Nous sommes partout. Il ne faut jamais perdre de vue que Lachine se trouve dans l’île de Montréal. En 1810, le Montréalais Gabriel Franchère rivalise avec l’expédition de Lewis et Clark. Au service de Jacob Astor, Américain d’origine allemande lié aux marchands de Montréal, il ira participer à la fondation d’un poste de traite de fourrures en Oregon, sur la côte du Pacifique, en voguant à bord du Tonquin. Ce navire doublera le cap Horn, à l’extrémité de l’Amérique du Sud ! En fondant le poste d’Astoria, Astor et ses hommes de confiance comptent commercer avec les Chinois sans devoir franchir les Rocheuses et affronter les terribles Pieds-Noirs.

Franchère raconte son expédition maritime dans son Voyage à la côte du Nord-Ouest de l’Amérique, qui renferme une remarquable description des us et coutumes des Chinooks, nation amérindienne aujourd’hui disparue. En l’enrichissant d’une introduction, d’une chronologie et de nombreuses notes d’une rare érudition, l’infatigable Georges Aubin vient, pour la première fois, d’éditer cet ouvrage d’après le manuscrit original. Franchère occupe dans la société un rang plus élevé que Georges Drouillard et Toussaint Charbonneau. Il fait plus que servir les intérêts d’un Américain comme Astor, qui devient l’homme le plus riche des États-Unis. En 1857, il fonde sa propre maison de commerce dont les bureaux se trouveront à New York Il avait été encore plus loin dans l’audace en embrassant la cause défendue par Papineau et en entretenant des relations avec les Patriotes.

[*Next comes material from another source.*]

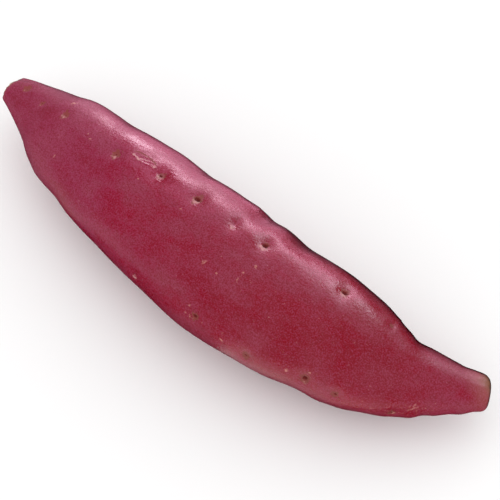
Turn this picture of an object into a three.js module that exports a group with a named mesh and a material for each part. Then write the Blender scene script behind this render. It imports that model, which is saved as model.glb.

En 1838, Franchère avait proposé à Ludger Duvernay d’établir au Wisconsin des Patriotes réfugiés et fait allusion à la souscription d’abonnements au journal Le Patriote canadien. Voilà ce que nous apprend l’indispensable Dictionnaire encyclopédique et historique des patriotes (1837-1838), d’Alain Messier, ami et émule de Georges Aubin. En feuilletant ce livre, remplis de renseignements inédits sur plus de 5 000 révolutionnaires et réformistes de toute condition, nous nous rendons compte qu’il était temps en 1837 de songer à construire notre propre rêve après avoir tant contribué à construire celui des autres.

La liberté, la démocratie et le progrès qu’exprime le mythe de la Frontier, nous ne pouvions les interpréter que d’un point de vue amérindien, c’est-à-dire universel. Nous étions à la fois les héros et les victimes de ce mythe. Notre sujétion permettait une compréhension nouvelle des choses et annonçait l’éclatement de l’Amérique. Qu’est-ce que la Frontier devant l’univers ? Le petit Jean-Baptiste qui rêve sur le dollar américain nage dans le Pacifique, parcourt la Chine, double le cap Horn et joue à Boucherville. Pour que les États-Unis oublient que la conquête de l’Ouest, prélude à la conquête du monde, les a conduits dans l’enfer impérial d’aujourd’hui, il fallait bien qu’ils gravent sur leur pièce d’un dollar, près du mot Liberty, un talisman amérindien, québécois et universel.

Denis Vaugeois, America (1803-1853), Septentrion, 2002.

Gabriel Franchère, Voyage à la côte du Nord-Ouest de l’Amérique, Lux, 2002.

Alain Messier, Dictionnaire encyclopédique et historique des patriotes (1837-1838), Guérin, 2002.